Before the shows, Mrs. O would often take us to dinner on her expense account. That was how I found myself salivating in front of a veal chop the size of my forearm, surrounded by swirls of gilt, chandeliers with millions of winking miniature prisms, tuxedoed waiters, thick starched napkins. Until that summer, the fanciest restaurant I’d been to was a place in Seekonk on a field trip for seventh-grade French class, where I could have sworn I had gotten drunk on the chocolate mousse.
On our own, Bridget and I went on the cheap. We practically moved into the Magic Pan crêperie, near her mother’s office. My favorite dishes were the beef Bourguignon crêpe and the orange-and-almond salad.

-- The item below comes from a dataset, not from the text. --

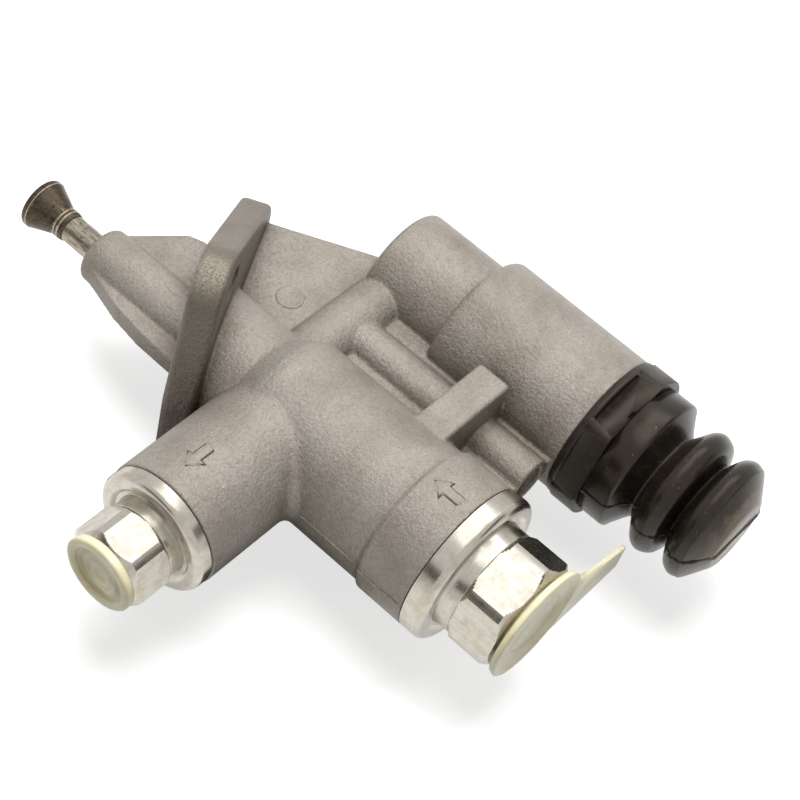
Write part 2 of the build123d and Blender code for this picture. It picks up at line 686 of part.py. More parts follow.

Earlier that year, Bridget had given me a crêpe pan and cookbook as a nothing gift. She knew I loved all things French, thanks in part to Dina and her French stuffing, and that summer I did a face-plant into pounds of butter. I was staying on West Fifty-Sixth Street at the apartment of a friend, Ron Trumble, who was acting in Children of a Lesser God. At night when he was performing and Bridget had gone home to Long Island, I pulled out the crêpe ingredients, propped up the cookbook on the back of the stove, and wrapped a towel around my waist. Squinting at the directions, I mixed the loose batter exactly as instructed, letting it rest in the fridge so it could bloom. I had absolutely no idea what that meant, or how to tell when it had flowered. I expected the batter to expand, the way I’d seen soft, cinnamon-speckled domes come to life in Vo Leite’s warm kitchen in Somerville, Massachusetts, when she was making massa souvada—an eggy sweetbread with a shiny top the color of aged cherrywood.